И, наконец, совершенно особое место в польской (а теперь и украинской) культуре занимает львовский городской фольклор, жизнелюбивые песни улиц и кабаре («Только во Львове…» и т. д.). Ему было из чего расти. Не зря здесь прожил всю свою жизнь лучший польский комедиограф Фредро, чьи комедии вот уже полтораста лет не сходят со сцены. В конце Академической на месте «депортированного» памятника ему в советское время высился многометровый щит — образец флористического искусства — выложенная цветочной рассадой физиономия Кобзаря. Ныне это место занято сидящей в кресле фигурой Грушевского, то ли отлитой, то ли вылепленной из какого-то бурого материала, похожего на пластилин. Между тем «старый Фредро» имел, что называется, класс. Существует литературный анекдот — какой эпиграммой ответил он молодым шалунам на сочиненную ими дразнилку (жена Фредро была много моложе него):
«Стары Фредро в ксенжках гжебе,студент его жоне ебе».
Ответ, думаю, также не нуждается в переводе:
«Ебце, ебце, мое дзятки,я ебалем ваше матки».
Из писателей немецкого языка, вероятно, первым следует упомянуть Захер-Мазоха, как уже говорилось, всячески педалировавшего свое галицийское происхождение (показательно название одной из его книг: «Дон-Жуан из Коломыи»). Литератор, вообще-то, средней руки, он открыл тему и дал свое имя фундаментальнейшей из человеческих перверсий (с легкой руки Крафт-Эбинга) — и потому, несомненно, заслуживает почтительного отношения. (Сад, кстати, немногим более интересный писатель — да и перверсия его попримитивнее).
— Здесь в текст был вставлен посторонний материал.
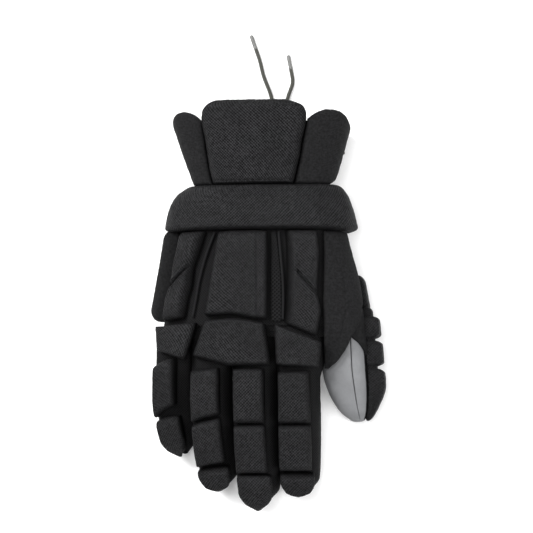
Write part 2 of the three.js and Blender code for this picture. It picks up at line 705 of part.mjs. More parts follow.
// The smooth panel on the thumb side, from the band over the root of the thumb.
// Its outer edge is an angle on the hand, and past the knuckles a place across the thumb
const PANEL_ROWS = table(
  ["y", "inner", "outer"],
  [62.4, 51, 3],
  [40, 51.5, 3],
  [24, 51.5, 4.5],
  [0, 51.5, 9],
  [-10, 51.8, 15],
  [-20, 52, 22],
);
const PANEL_TIP_ROWS = table(
  ["y", "inner", "outer"],
  [-20, 52, 79.5],
  [-30, 52, 74.5],
  [-40, 52, 70],
  [-50, 52, 63.5],
  [-57, 52, 55.5],
);
const PANEL_SEAT = 0.8;
const PANEL_DOWN = -46;
const THUMB_CREST = 60;
const PANEL_START = PANEL_ROWS[0].y;
const PANEL_END = PANEL_TIP_ROWS.at(-1).y;
const panelOnHand = (s, y) => {
  const inner = hand.angleAt(column(PANEL_ROWS, "y", "inner", y), y);
  return hand.point(lerp(radians(column(PANEL_ROWS, "y", "outer", y)), inner, s), y);
};
// Past the knuckles the panel leaves the hand and comes down onto the thumb
function panelPoint(s, t) {
  const y = lerp(PANEL_START, PANEL_END, t);
  if (y >= KNUCKLES) return panelOnHand(s, y);
  const edge = PANEL_TIP_ROWS[0];
  const share = (panelOnHand(s, KNUCKLES).x - edge.inner) / (edge.outer - edge.inner);
  const x = lerp(column(PANEL_TIP_ROWS, "y", "inner", y), column(PANEL_TIP_ROWS, "y", "outer", y), share);
  const heightOf = (tube, at) => tube.point(tube.angleAt(at, y), y).z;
  const down = smooth(y, KNUCKLES, PANEL_DOWN);
  return new THREE.Vector3(x, y, lerp(heightOf(hand, x), heightOf(thumb, Math.max(x, THUMB_CREST)), down));
}
const panelInside = (s, t) => hand.axis(lerp(PANEL_START, PANEL_END, t));
const PANEL_STATIONS = [62.4, 40, 24, 0, -10, -20, -25, -32, -40, -48, -53, -57];
add(
  "thumb_side_panel",
  slab(
    shifted(panelPoint, panelInside, SIDE_PANEL + PANEL_SEAT),
    shifted(panelPoint, panelInside, PANEL_SEAT),
    steps(0, 1, 4),
    PANEL_STATIONS.map((y) => (PANEL_START - y) / (PANEL_START - PANEL_END)),
  ),
  MATERIALS.panel,
);

// Wrist band over the back: thick towards the hand, thin where the cuff begins
// Its sides swell by this much more than its middle
const BAND = { from: WRIST, to: BAND_EDGE + 0.6, right: BACK_FROM, left: BACK_TO, swell: 3 };
const BAND_ROWS = table(
  ["y", "thick"],
  [105, 4.5],
  [101, 7],
  [95, 8.5],
  [85, 9.5],
  [72, 11],
  [66, 11],
  [63, 7.5],
);
const bandY = (t) => lerp(BAND.from, BAND.to, t);
const bandSurface = (s, t) => hand.point(radians(lerp(BAND.right, BAND.left, s)), bandY(t));
const bandInside = (s, t) => hand.axis(bandY(t));
const bandThick = (s, t) => {
  const sides = (2 * s - 1) ** 2;
  return GAP + column(BAND_ROWS, "y", "thick", bandY(t)) + BAND.swell * sides * smooth(t, 0.1, 0.8);
};
const bandStations = [WRIST, 100, 95, 85, 72, 66, BAND.to];
const bandShares = bandStations.map((y) => (BAND.from - y) / (BAND.from - BAND.to));
add(
  "wrist_band",
  slab(
    above(0, shiftedAcross(bandSurface, bandInside, bandThick)),
    shiftedAcross(bandSurface, bandInside, GAP),
    steps(0, 1, HAND_FACETS),
    bandShares,
  ),
  MATERIALS.pad,
);

// Binding on the wrist edge of the palm
const HEM = { from: WRIST + 0.5, to: WRIST + 7, thick: 3.2 };
const hemSurface = (s, t) => {
  const y = lerp(HEM.from, HEM.to, t);
  return hand.point(radians(lerp(BACK_TO + 2, 360 + BACK_FROM - 2, s)), Math.min(y, 105));
};
const hemPlaced = (lift) => (s, t) => {
  const p = hemSurface(s, t);
  p.y = lerp(HEM.from, HEM.to, t);
  p.z = Math.max(p.z, 0) + lift;
  return p;
};
add("wrist_hem", slab(hemPlaced(0), hemPlaced(HEM.thick), steps(0, 1, 12), [0, 1]), MATERIALS.binding);

// Cuff: a centre pad on the back and two flares that curl round to the palm side
const CUFF_START = WRIST + GAP;
const CUFF_PAD_ROWS = table(
  ["y", "left", "right"],
  [CUFF_START, -43, 25],
  [120, -46.5, 29],
  [145, -50.5, 34],
  [160, -53, 37],
  [168, -52.5, 36.5],
  [173, -49, 32],
  [177, -41, 20],
);
const cuffPlace = (s, t) => {
  const y = lerp(CUFF_START, 177, t);
  const x = lerp(column(CUFF_PAD_ROWS, "y", "right", y), column(CUFF_PAD_ROWS, "y", "left", y), s);
  return [x, y];
};
const cuffSurface = (s, t) => {
  const [x, y] = cuffPlace(s, t);
  return cuff.point(cuff.angleAt(x, y), y);
};
const cuffInside = (s, t) => cuff.axis(cuffPlace(s, t)[1]);
const cuffRamp = (s, t) => {
  const ramp = Math.min(rampOf(s, 0.09, 0.09), rampOf(t, 0.04, 0.07));
  return GAP + CUFF_PAD * (1 - CHAMFER * (1 - ramp));
};
add(
  "cuff_pad",
  slab(
    shiftedAcross(cuffSurface, cuffInside, cuffRamp),
    shiftedAcross(cuffSurface, cuffInside, GAP),
    padGrid(5, 0.09, 0.09),
    [0, 0.04, 0.3, 0.55, 0.76, 0.88, 0.93, 0.97, 1],
  ),
  MATERIALS.pad,
);

// A flare runs from beside the centre pad, out and under, to its free edge on the palm side
const FLARE_SEAM = 2.2;
const FLARE_CHAMFER = 0.35;
const FLARES = [
  { name: "pinky", sign: -1, freeX: -49, edge: "left", eyeletY: 139.9 },
  { name: "thumb", sign: 1, freeX: 46, edge: "right", eyeletY: 136.7 },
];
const FLARE_LENGTH_ROWS = table(
  ["s", "y"],
  [0, 166.5],
  [0.12, 169],
  [0.35, 160],
  [0.6, 157],
  [0.85, 160],
  [0.95, 157],
  [1, 149],
);
const EYELET_FROM_EDGE = 0.22;
// The palm side of a flare begins past the hem
const flareStart = (s) => lerp(CUFF_START, 113, smooth(s, 0.5, 0.8));
const eyelets = {};
for (const flare of FLARES) {
  const edgeAt = (y) => column(CUFF_PAD_ROWS, "y", flare.edge, Math.min(y, 160)) + flare.sign * FLARE_SEAM;
  const place = (s, t) => {
    const y = lerp(flareStart(s), column(FLARE_LENGTH_ROWS, "s", "y", s), t);
    const start = cuff.angleAt(edgeAt(y), y);
    const free = -cuff.angleAt(flare.freeX, y);
    const angle = flare.sign > 0 ? lerp(start, free, s) : lerp(start, 2 * Math.PI + free, s);
    return [angle, y];
  };
  const surface = (s, t) => cuff.point(...place(s, t));
  const inside = (s, t) => cuff.axis(place(s, t)[1]);
  const thick = (s, t) => {
    const ramp = Math.min(rampOf(s, 0.06, 0.06), rampOf(t, 0.03, 0.06));
    return FLARE * (1 - FLARE_CHAMFER * (1 - ramp));
  };
  const across = [0, 0.06, ...steps(0.18, 0.82, 5), 0.94, 1];
  const along = [0, 0.03, 0.25, 0.5, 0.75, 0.94, 1];
  let solid = solidOf(slab(shiftedAcross(surface, inside, thick), surface, across, along));
  // The eyelet goes through the flare square to its surface
  const s = 1 - EYELET_FROM_EDGE;
  const t = (flare.eyeletY - flareStart(s)) / (column(FLARE_LENGTH_ROWS, "s", "y", s) - flareStart(s));
  const normal = outward(surface, inside, s, t);
  const middle = surface(s, t).addScaledVector(normal, FLARE / 2);
  const turn = new THREE.Quaternion().setFromUnitVectors(new THREE.Vector3(0, 1, 0), normal);
  const barrel = EYELET.inner + EYELET.wall;
  const seat = new THREE.CylinderGeometry(barrel + GAP, barrel + GAP, 3 * FLARE, EYELET.faces);
  seat.applyQuaternion(turn).translate(middle.x, middle.y, middle.z);
  solid = solid.subtract(solidOf(seat));
  add(`cuff_flare_${flare.name}`, geometryOf(solid), MATERIALS.panel);
  const under = -FLARE / 2 - EYELET.under;
  const over = FLARE / 2 + EYELET.over;
  const profile = [
    [EYELET.inner, under - EYELET.rim],
    [EYELET.outer, under - EYELET.rim / 2],
    [EYELET.outer, under],
    [barrel, under],
    [barrel, over],
    [EYELET.outer, over],
    [EYELET.outer, over + EYELET.rim / 2],
    [EYELET.inner, over + EYELET.rim],
  ].map(([r, h]) => new THREE.Vector2(r, h));
  const ring = new THREE.LatheGeometry([...profile, profile[0]], EYELET.faces);
  ring.applyQuaternion(turn).translate(middle.x, middle.y, middle.z);
  add(`eyelet_${flare.name}`, ring, MATERIALS.eyelet);
  eyelets[flare.name] = { middle, normal };
}

// Drawcord, lying on the surface under the cuff and out past its end
const FLOOR = CORD_RADIUS + 0.05;
const mouth = (name, side) => {
  const { middle, normal } = eyelets[name];
  const clear = FLARE / 2 + (side > 0 ? EYELET.over : EYELET.under) + EYELET.rim + GAP;
  return [0, 3.5].map((more) => middle.clone().addScaledVector(normal, side * (clear + more)));
};
// A cord that would sink lies on the surface instead
function routeOf(points) {
  const curve = new THREE.CatmullRomCurve3(points);
  const laid = curve.getSpacedPoints(Math.round(curve.getLength() / CORD_STEP) * 2);
  laid.forEach((p) => p.setZ(Math.max(p.z, FLOOR)));
  return new THREE.CatmullRomCurve3(laid);
}
const holes = [-1, 1].map((side) => LOCK.x + (side * LOCK.pitch) / 2);
const lockZ = LOCK.height / 2;
const v = (x, y, z) => new THREE.Vector3(x, y, z);
const CORDS = {
  cord_inner: [
    ...mouth("pinky", -1),
    v(-49, 140.5, 16.8),
    v(-38, 140, 12.4),
    v(-2, 138.5, 8.5),
    v(36, 136.5, 12),
    v(46, 136, 16.6),
    ...mouth("thumb", -1).reverse(),
  ],
  cord_lead_pinky: [
    ...mouth("pinky", 1),
    v(-62, 145, FLOOR),
    v(-48, 148.5, FLOOR),
    v(-30, 151, FLOOR),
    v(-12, 150.5, FLOOR),
    v(1, 151.5, 3.2),
    v(holes[0], 154.5, lockZ - 0.3),
    v(holes[0], 156.5, lockZ),
    v(holes[0], 160, lockZ),
    v(holes[0], 168.5, lockZ),
    v(holes[0] - 0.5, 176, FLOOR),
    v(0, 190, FLOOR),
    v(-6, 206, FLOOR),
    v(-9.5, 220, FLOOR),
    v(-13, 230.5, FLOOR),
  ],
  cord_lead_thumb: [
    ...mouth("thumb", 1),
    v(57, 141, FLOOR),
    v(44, 145.5, FLOOR),
    v(30, 149, FLOOR),
    v(15.5, 151.2, 3.2),
    v(holes[1], 154.5, lockZ - 0.3),
    v(holes[1], 156.5, lockZ),
    v(holes[1], 160, lockZ),
    v(holes[1], 168.5, lockZ),
    v(holes[1] + 0.5, 177, FLOOR),
    v(16.5, 189, FLOOR),
    v(20, 200, FLOOR),
    v(18.5, 211.5, FLOOR),
  ],
};
const ends = {};
for (const [name, points] of Object.entries(CORDS)) {
  const curve = routeOf(points);
  const count = Math.round(curve.getLength() / CORD_STEP);
  add(name, tubeAlong(curve, CORD_RADIUS, CORD_FACES, count), MATERIALS.cord);
  ends[name] = { at: curve.getPoint(1), way: curve.getTangent(1) };
}

for (const side of ["pinky", "thumb"]) {
  const { at, way } = ends[`cord_lead_${side}`];
  const aglet = new THREE.CylinderGeometry(AGLET.radius, AGLET.radius, AGLET.length, AGLET.faces);
  aglet.applyQuaternion(new THREE.Quaternion().setFromUnitVectors(new THREE.Vector3(0, 1, 0), way));
  const centre = at.clone().addScaledVector(way, AGLET.length / 2 + GAP);
  aglet.translate(centre.x, centre.y, centre.z);
  add(`aglet_${side}`, aglet, MATERIALS.aglet);
}

// Cord lock: a flat plastic barrel with two holes side by side
const lockShape = new THREE.Shape();
const corner = LOCK.height / 2 - 0.5;
const [halfWide, halfHigh] = [LOCK.width / 2, LOCK.height / 2];
lockShape.moveTo(-halfWide + corner, -halfHigh);
lockShape.lineTo(halfWide - corner, -halfHigh);
lockShape.quadraticCurveTo(halfWide, -halfHigh, halfWide, 0);
lockShape.quadraticCurveTo(halfWide, halfHigh, halfWide - corner, halfHigh);
lockShape.lineTo(-halfWide + corner, halfHigh);
lockShape.quadraticCurveTo(-halfWide, halfHigh, -halfWide, 0);
lockShape.quadraticCurveTo(-halfWide, -halfHigh, -halfWide + corner, -halfHigh);
for (const side of [-1, 1]) {
  const hole = new THREE.Path();
  hole.absarc((side * LOCK.pitch) / 2, 0, LOCK.bore, 0, 2 * Math.PI, true);
  lockShape.holes.push(hole);
}
const lockSettings = { depth: LOCK.length, bevelEnabled: false, curveSegments: 4 };
const lock = new THREE.ExtrudeGeometry(lockShape, lockSettings);
lock.translate(0, 0, -LOCK.length / 2).rotateX(Math.PI / 2).translate(LOCK.x, LOCK.y + 1, lockZ);
add("cord_lock", lock, MATERIALS.lock);

export default glove;
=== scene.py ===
"""Ball hockey glove for the right hand, lying palm down: pads, mesh cloth, leather and drawcord.

Sizes are in millimetres in this file and become metres when a mesh is made. Fingers point along -Y,
the cuff along +Y, the thumb along +X and the back of the hand along +Z.
"""

import math

import bmesh
import bpy
import numpy as np
from mathutils import Matrix, Vector


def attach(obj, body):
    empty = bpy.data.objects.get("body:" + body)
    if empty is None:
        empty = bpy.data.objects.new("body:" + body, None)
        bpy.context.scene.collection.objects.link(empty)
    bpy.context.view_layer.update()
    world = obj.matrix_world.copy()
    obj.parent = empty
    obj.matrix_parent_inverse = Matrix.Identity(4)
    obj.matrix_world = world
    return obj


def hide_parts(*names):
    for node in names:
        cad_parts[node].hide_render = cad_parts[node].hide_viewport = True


bl_info = {
    "name": "Ball hockey glove",
    "version": (1, 0, 0),
    "blender": (4, 5, 0),
    "location": "3D View > Sidebar > Glove",
    "description": "Makes the pads, cloth, leather and drawcord of a ball hockey glove",
    "category": "Object",
}

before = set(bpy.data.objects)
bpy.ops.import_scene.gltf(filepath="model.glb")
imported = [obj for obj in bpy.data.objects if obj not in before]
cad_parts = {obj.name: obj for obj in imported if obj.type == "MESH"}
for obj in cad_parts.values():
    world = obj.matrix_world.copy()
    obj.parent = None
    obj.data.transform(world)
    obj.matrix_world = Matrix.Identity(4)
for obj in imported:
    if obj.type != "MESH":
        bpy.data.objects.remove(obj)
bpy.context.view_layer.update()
MM = 0.001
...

Затем идут два солдата, воевавших здесь, — один в Первую мировую, другой во Вторую. Это австрийский экспрессионист и визионер Тракль, раненный в бою под Городком (одно из его стихотворений адресовано этому гибельному месту) и покончивший с собой в краковском военном госпитале. Многие считают его великим поэтом. А тридцать лет спустя здесь воевал немец Бёлль — и остался цел. Действие его первой повести «Поезд придет вовремя» разворачивается между пунктами А и С — львовским борделем и линией фронта под Черновцами. Герой повести дезертирует и погибает вместе с прихваченной проституткой в точке В — в автомобиле по дороге на Станислав, забросанном гранатами то ли бандеровцами, то ли советскими партизанами.